A esta luz, só de forma artificial e ideológica, assente na ideia hobbesiana de que o que se deseja é um direito, é que se poderá continuar a sustentar a legitimidade da adoção pelos pares do mesmo sexo. Bem certo que a lei da adoção apresenta uma fragilidade que parece não ser compaginável com o superior interesse da criança: a possibilidade de adoção por uma só pessoa. É estranha esta possibilidade que, agora, é utilizada como forma de entreabrir possibilidades para a co-adoção.
Neste quadro, valerá a pena deixar a pergunta sobre os motivos pelos quais se preconiza o direito dos homossexuais a adotarem e não se refere o mesmo aos bissexuais, por exemplo. É certo: lá chegaremos, mas pretende-se que o percurso se faça de forma indolor. A sociedade vai sendo insensibilizada, de forma progressiva. Admitir esse direito para os bissexuais seria abrir a porta para a poligamia, à qual a sociedade não está ainda recetiva. Mas os tempos tornar-se-ão propícios, pois assim se tornaram, também, para outras matérias.

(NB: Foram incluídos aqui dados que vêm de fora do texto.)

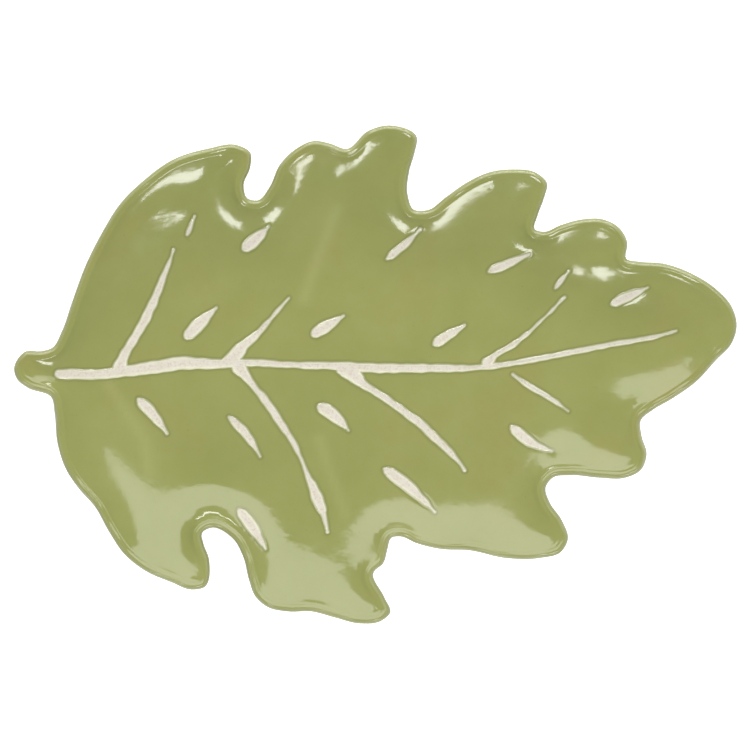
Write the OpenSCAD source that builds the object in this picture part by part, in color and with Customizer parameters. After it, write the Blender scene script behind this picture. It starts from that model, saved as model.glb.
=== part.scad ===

Importa perceber que esta posição não visa preconizar qualquer tipo de discriminação. Na verdade, discriminar é impedir o acesso a algo legítimo. Seria ilegítimo, por exemplo, o acesso a um lugar de emprego, a uma tarefa concreta, com base na interrogação sobre este tipo de matérias. Não será, porém, discriminar não reconhecer a um desejo a condição de um direito pelo simples facto de que esse desejo não é compaginável com a natureza da estrutura jurídica a que se quer fazer corresponder o desejo. O facto de eu desejar um bem que é de outro não confere a esse desejo a condição de direito, isto é, por eu desejar o que é de outro não me torno seu proprietário. Mas para muitos é mesmo assim!